• Directions for this task: Among the lines below, keep only those from the one containing "# Bond film" through the one containing "cad_parts[node].hide_render = cad_parts[node].hide_viewport", and reproduce them exactly.

• Data provided:

______

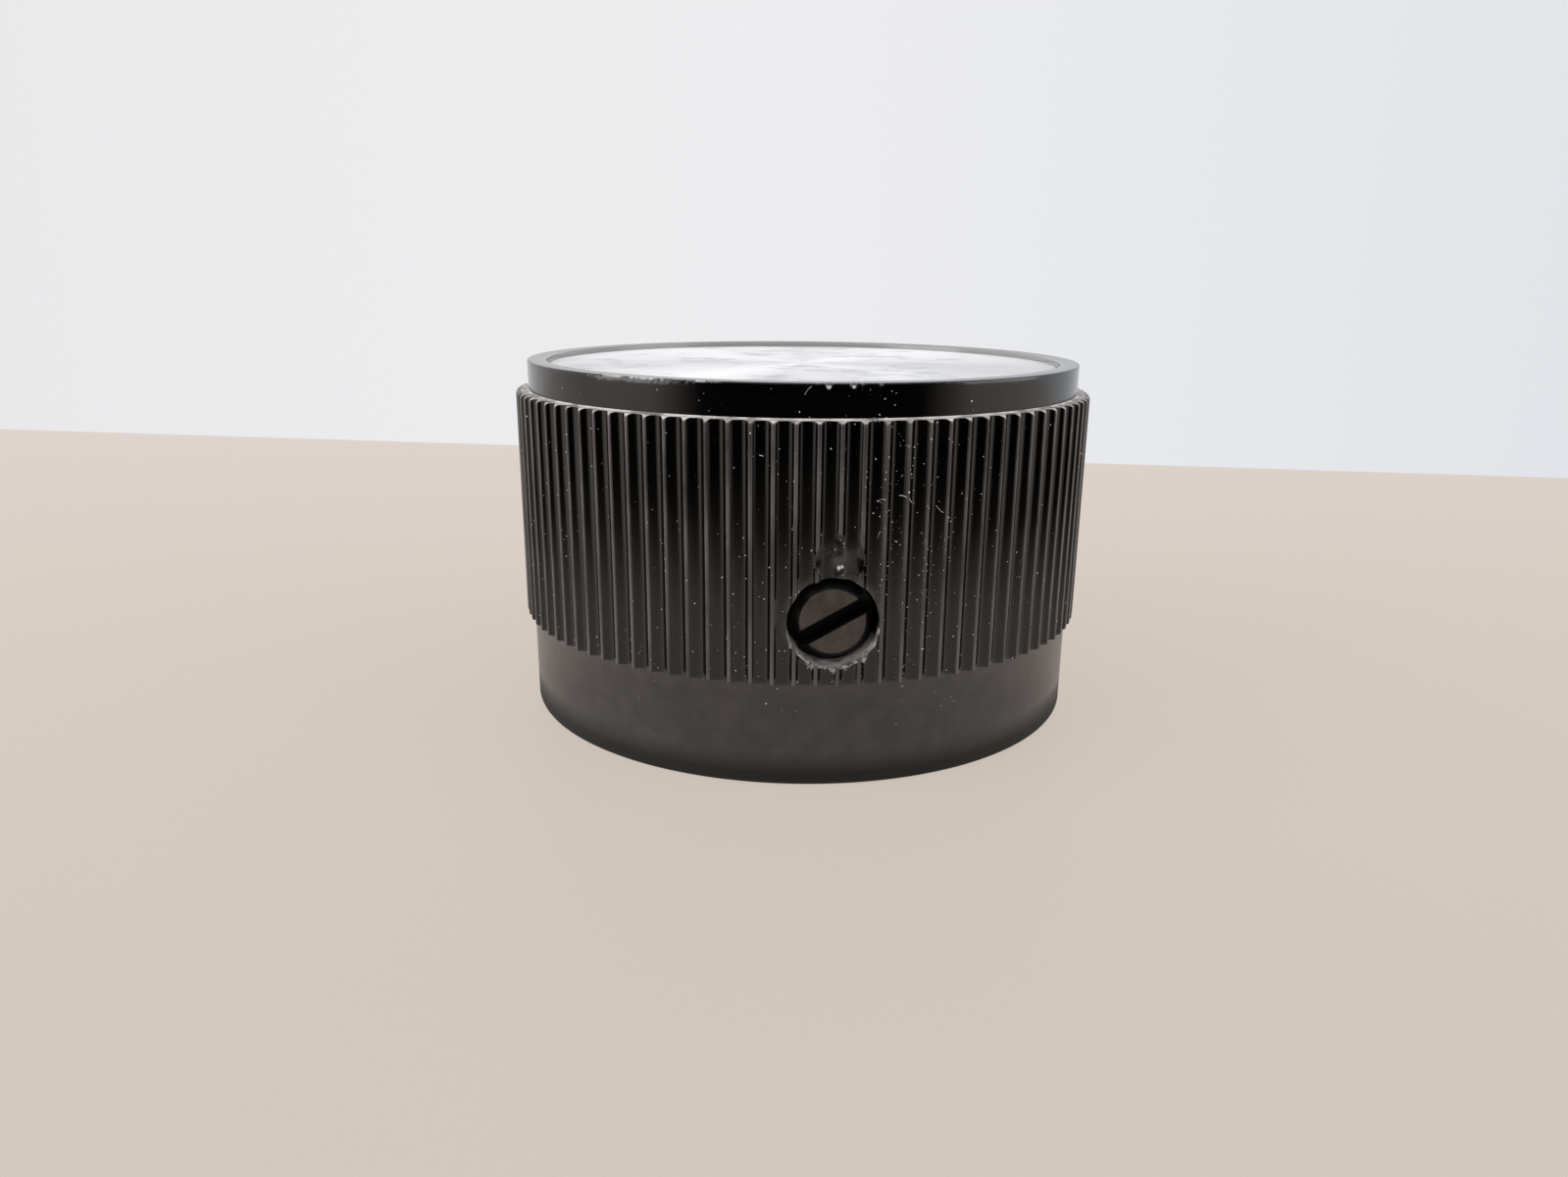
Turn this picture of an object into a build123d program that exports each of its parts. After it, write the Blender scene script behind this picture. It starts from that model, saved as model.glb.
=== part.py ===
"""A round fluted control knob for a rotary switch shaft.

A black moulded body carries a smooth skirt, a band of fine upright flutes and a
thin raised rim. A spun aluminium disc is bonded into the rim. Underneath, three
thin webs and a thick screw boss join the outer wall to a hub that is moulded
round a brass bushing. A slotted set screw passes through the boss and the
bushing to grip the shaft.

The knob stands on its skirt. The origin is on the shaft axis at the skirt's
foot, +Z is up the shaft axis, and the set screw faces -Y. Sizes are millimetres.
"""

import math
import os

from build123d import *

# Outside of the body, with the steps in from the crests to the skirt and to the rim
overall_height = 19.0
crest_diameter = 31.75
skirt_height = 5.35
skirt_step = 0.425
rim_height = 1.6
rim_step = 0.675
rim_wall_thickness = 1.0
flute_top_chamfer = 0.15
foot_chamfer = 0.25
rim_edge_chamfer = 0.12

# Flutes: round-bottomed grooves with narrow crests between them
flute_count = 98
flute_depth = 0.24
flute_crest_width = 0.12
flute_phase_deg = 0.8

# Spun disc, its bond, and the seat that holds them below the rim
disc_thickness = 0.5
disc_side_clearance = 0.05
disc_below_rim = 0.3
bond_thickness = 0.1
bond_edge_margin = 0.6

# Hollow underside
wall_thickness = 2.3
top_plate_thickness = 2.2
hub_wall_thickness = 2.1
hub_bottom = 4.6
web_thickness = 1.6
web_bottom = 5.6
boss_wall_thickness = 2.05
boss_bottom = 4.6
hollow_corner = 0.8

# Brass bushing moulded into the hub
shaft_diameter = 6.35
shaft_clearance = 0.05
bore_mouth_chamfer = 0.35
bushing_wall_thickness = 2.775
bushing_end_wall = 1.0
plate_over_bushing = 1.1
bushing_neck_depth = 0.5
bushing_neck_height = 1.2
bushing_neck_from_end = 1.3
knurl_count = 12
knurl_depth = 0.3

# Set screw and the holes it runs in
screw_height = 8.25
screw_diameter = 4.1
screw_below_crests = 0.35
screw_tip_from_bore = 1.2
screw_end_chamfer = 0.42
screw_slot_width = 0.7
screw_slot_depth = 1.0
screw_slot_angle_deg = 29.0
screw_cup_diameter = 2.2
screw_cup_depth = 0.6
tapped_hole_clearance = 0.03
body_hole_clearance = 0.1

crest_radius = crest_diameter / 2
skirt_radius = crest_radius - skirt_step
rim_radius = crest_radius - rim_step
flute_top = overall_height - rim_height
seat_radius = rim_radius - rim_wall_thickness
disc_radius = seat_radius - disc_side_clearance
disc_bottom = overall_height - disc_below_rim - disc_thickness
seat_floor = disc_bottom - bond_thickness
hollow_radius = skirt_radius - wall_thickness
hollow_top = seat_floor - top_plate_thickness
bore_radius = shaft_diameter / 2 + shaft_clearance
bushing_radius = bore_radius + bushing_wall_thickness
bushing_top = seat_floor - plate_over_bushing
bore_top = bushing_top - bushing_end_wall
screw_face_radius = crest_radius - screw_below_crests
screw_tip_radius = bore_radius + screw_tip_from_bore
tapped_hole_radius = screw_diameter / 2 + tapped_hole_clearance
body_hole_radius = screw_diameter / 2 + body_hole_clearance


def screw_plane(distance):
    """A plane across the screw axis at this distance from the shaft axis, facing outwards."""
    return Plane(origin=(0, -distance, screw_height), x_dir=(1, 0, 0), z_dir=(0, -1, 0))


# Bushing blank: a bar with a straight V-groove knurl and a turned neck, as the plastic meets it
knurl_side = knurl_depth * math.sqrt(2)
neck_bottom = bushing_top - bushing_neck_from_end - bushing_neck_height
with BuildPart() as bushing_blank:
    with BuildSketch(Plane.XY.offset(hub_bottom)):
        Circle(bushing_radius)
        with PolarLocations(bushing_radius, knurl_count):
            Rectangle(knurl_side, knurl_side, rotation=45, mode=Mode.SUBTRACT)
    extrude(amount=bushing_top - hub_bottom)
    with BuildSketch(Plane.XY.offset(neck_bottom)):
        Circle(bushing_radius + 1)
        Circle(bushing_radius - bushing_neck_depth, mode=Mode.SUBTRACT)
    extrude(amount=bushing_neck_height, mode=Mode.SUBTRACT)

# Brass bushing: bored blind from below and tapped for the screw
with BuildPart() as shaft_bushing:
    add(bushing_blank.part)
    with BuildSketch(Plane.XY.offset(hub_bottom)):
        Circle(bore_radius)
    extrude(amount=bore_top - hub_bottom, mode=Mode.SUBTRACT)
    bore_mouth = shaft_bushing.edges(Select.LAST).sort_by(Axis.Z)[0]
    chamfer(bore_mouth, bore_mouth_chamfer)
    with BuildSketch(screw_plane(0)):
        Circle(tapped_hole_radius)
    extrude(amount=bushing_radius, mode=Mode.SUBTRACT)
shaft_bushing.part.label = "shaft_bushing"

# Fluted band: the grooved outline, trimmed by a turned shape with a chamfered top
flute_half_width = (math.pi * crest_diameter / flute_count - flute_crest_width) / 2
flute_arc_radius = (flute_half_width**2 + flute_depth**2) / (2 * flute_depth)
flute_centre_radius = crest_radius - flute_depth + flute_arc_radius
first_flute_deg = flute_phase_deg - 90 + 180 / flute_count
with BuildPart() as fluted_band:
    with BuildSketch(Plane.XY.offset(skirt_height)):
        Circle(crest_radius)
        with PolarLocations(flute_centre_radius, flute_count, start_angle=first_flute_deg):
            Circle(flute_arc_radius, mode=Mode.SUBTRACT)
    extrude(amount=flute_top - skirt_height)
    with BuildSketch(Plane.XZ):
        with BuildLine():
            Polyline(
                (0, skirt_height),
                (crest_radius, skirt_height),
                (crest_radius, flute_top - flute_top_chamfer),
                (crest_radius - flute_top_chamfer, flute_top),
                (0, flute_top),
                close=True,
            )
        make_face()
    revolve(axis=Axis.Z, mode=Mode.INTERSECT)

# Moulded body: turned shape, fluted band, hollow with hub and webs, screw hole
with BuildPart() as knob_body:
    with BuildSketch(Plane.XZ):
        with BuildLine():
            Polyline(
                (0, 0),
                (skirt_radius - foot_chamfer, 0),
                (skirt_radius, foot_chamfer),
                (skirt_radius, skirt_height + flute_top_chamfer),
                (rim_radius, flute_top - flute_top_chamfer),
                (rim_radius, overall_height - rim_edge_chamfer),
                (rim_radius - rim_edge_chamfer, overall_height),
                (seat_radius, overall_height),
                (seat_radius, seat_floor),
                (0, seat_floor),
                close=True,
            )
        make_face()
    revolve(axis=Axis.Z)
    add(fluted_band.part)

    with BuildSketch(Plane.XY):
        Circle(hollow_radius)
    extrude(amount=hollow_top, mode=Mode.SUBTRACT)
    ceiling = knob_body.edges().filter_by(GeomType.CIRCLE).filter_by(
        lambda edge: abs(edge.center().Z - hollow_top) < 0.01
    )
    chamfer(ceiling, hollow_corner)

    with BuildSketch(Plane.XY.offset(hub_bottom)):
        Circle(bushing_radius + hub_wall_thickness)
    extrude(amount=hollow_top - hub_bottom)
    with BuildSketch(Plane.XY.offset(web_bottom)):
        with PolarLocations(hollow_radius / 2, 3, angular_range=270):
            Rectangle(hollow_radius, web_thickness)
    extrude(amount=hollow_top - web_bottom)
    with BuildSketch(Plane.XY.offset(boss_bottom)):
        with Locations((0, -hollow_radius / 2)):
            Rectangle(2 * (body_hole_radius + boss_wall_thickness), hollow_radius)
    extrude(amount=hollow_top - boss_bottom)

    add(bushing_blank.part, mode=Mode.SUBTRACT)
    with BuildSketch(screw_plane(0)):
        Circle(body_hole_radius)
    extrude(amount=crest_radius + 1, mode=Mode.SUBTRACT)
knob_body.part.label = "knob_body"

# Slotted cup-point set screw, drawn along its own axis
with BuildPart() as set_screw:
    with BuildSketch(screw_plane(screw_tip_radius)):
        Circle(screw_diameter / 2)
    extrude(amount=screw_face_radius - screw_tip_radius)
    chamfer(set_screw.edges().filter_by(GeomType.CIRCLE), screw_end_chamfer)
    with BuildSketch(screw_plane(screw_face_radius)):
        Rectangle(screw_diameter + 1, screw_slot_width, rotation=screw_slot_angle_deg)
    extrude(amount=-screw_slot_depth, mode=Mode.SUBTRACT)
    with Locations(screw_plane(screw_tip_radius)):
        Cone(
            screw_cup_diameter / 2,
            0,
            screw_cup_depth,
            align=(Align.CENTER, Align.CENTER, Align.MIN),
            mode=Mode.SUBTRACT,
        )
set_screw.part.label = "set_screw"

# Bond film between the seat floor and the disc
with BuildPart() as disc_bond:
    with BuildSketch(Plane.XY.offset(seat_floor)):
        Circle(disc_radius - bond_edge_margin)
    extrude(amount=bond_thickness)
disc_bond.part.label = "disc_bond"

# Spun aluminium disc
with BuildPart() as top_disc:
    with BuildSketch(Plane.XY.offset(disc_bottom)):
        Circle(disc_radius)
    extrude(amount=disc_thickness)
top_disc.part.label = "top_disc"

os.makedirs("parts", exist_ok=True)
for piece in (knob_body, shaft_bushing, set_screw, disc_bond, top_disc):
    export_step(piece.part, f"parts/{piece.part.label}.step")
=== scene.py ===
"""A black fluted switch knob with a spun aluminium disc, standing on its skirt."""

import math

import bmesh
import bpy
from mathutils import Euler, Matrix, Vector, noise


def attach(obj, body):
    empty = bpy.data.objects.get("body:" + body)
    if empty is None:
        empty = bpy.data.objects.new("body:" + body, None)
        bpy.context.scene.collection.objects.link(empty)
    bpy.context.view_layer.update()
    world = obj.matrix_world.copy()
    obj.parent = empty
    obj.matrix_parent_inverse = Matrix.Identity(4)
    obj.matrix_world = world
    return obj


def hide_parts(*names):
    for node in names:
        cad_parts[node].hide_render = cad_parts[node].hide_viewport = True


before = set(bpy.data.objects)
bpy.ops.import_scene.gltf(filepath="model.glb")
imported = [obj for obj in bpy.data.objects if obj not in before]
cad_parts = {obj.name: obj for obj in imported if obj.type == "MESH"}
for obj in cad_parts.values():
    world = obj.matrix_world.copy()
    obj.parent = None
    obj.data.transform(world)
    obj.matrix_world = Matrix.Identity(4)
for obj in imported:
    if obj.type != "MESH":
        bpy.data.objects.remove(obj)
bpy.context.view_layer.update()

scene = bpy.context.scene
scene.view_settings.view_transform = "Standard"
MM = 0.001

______

• Result below:
# Bond film between the seat floor and the disc
with BuildPart() as disc_bond:
    with BuildSketch(Plane.XY.offset(seat_floor)):
        Circle(disc_radius - bond_edge_margin)
    extrude(amount=bond_thickness)
disc_bond.part.label = "disc_bond"

# Spun aluminium disc
with BuildPart() as top_disc:
    with BuildSketch(Plane.XY.offset(disc_bottom)):
        Circle(disc_radius)
    extrude(amount=disc_thickness)
top_disc.part.label = "top_disc"

os.makedirs("parts", exist_ok=True)
for piece in (knob_body, shaft_bushing, set_screw, disc_bond, top_disc):
    export_step(piece.part, f"parts/{piece.part.label}.step")
=== scene.py ===
"""A black fluted switch knob with a spun aluminium disc, standing on its skirt."""

import math

import bmesh
import bpy
from mathutils import Euler, Matrix, Vector, noise


def attach(obj, body):
    empty = bpy.data.objects.get("body:" + body)
    if empty is None:
        empty = bpy.data.objects.new("body:" + body, None)
        bpy.context.scene.collection.objects.link(empty)
    bpy.context.view_layer.update()
    world = obj.matrix_world.copy()
    obj.parent = empty
    obj.matrix_parent_inverse = Matrix.Identity(4)
    obj.matrix_world = world
    return obj


def hide_parts(*names):
    for node in names:
        cad_parts[node].hide_render = cad_parts[node].hide_viewport = True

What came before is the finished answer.